It was hard to imagine that I would vote in my first presidential election while studying abroad in Germany. Yet, I found myself filling out and submitting my ballot almost a month ago.
I will admit, the election has been a little far from my mind being over here. Even though a German’s favorite question after finding out you’re American is who you voted for, I did not spend a lot of time running up to this election thinking about it. It was kind of nice in a way. Ever since the 2016 election they have felt all-consuming. However privileged it may be, getting a respite from that was nice.
I think another reason it fell from my mind was that I did not think it could go any way other than for Harris. I was trying to be cautiously optimistic, but I did not imagine a reality where our country was dumb enough to vote Trump into office again.
It didn’t seem fathomable.
That was also the feeling of the many Germans I have talked about the election with. Most often when bringing up the U.S. election, they would comment about how much they wanted Harris to win. We had a guest speaker from an environmental startup in one of my classes who said that he thinks the future of environmental policy in the EU could depend on who wins the presidency. As someone who is in the environmental field, that’s terrifying, but not surprising.

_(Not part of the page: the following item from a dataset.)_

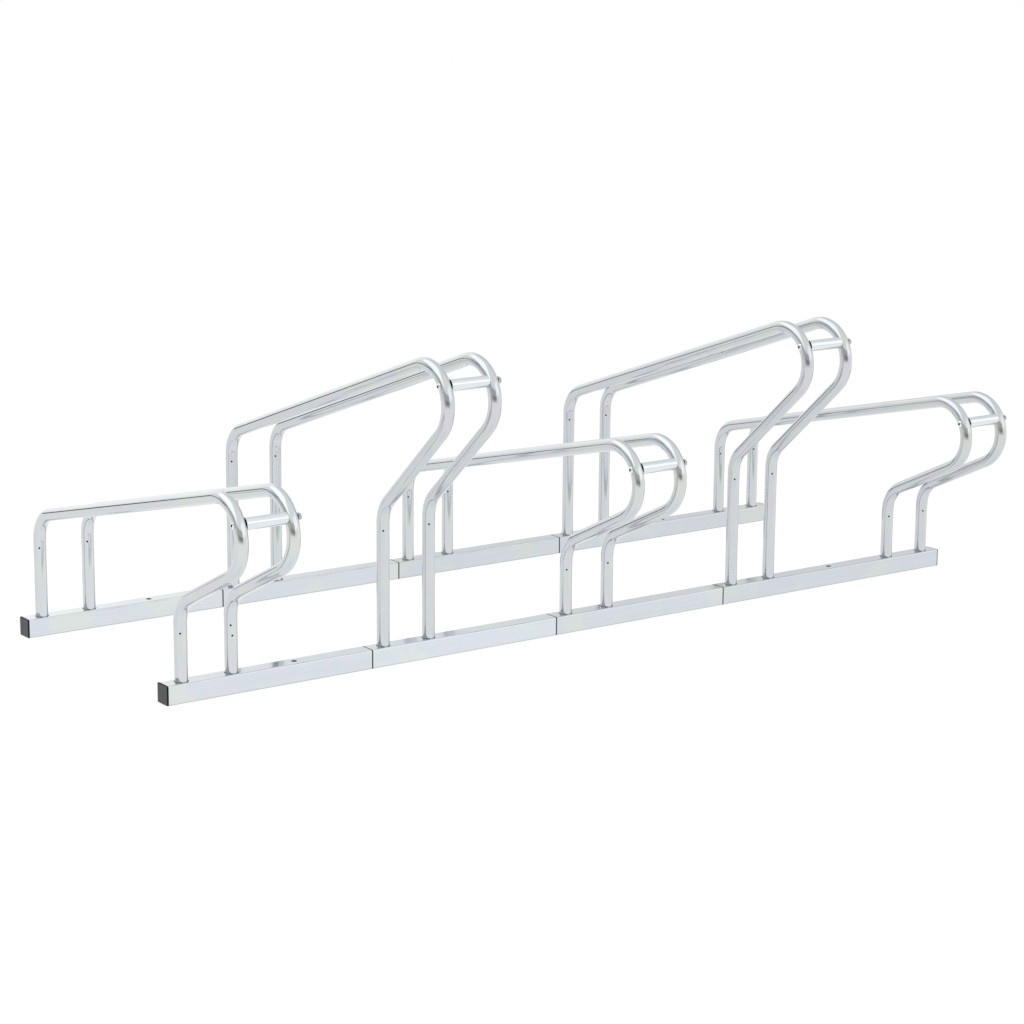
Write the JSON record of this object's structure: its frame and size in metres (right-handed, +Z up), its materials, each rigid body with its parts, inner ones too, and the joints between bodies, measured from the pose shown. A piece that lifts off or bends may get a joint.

I wanted to watch more of the coverage on election night, but most of the votes started rolling in around midnight for me. After staying up late to watch some of it, I decided to go to bed, again, cautiously optimistic about the outcome.
And then I woke up Wednesday morning. And it was like waking up the morning after the 2016 election all over again. The worst part was I had to stew in my own shock and disappointment for hours before anyone in the U.S. woke up to talk about it with me.
None of this seemed remotely possible. It was shocking to see just how many people in the U.S. were voting against what I believe to be basic human dignity. Trump is a convicted felon, a rapist, a sexist, a racist, a xenophobe, a fascist dictator. And a majority of the country wants him to be President. And now I have to go about my day like normal because I am in Germany. It’s news to them, but my whole entire life.
I’m probably still going to have a lot of conversations with Germans about this election. They’re probably going to be very confused on how we let this happen. I am not excited for that topic to come up. Maybe I’ll start telling people I’m Canadian.
The hardest part of this is knowing I have to go back to the U.S. Before today, I was excited about being halfway through my program. While I am enjoying my time here immensely, I am also a creature of habit. I miss familiarity, I miss my friends and family and my cats. But now that countdown feels like a ticking time bomb. What will I even be going back to?
I know that I will likely be relatively insulated from much of what may come out of another Trump presidency. I have immense privilege in being from Oregon and going to school in Washington. But I feel broken for the rest of the country. Him being able to win does not give me much hope for the future of this country. I thought we were moving toward progress, but in reality we have been moving backward. I truly do not know where we go from here. How do we move on with a country so divided?
While I am still excited for the rest of my time being abroad, there is a looming cloud of dread over everything now. I get to come back to the U.S. just in time for Trump to be inaugurated into his second term as president. I may have already lived through one Trump presidency, but I fear that this one may be much worse. That doesn’t make the prospect of returning all that exciting.
The World keeps turning. Tomorrow my German professor will probably ask how we are feeling about the election because we didn’t have class today. And I will be back in the U.S. in a month and a half. Such is life, but I wish it didn’t feel so bleak sometimes.
c.m.
Nov 7, 2024 at 12:49 pm
it’s such a weird and difficult spot to be abroad during major events like this 🙁 i was studying abroad when biden stepped down and the “assassination attempt” occurred… its such a surreal feeling to be so far from it. i feel for you and even though we don’t know each other, i hope you know you aren’t alone in feeling like that.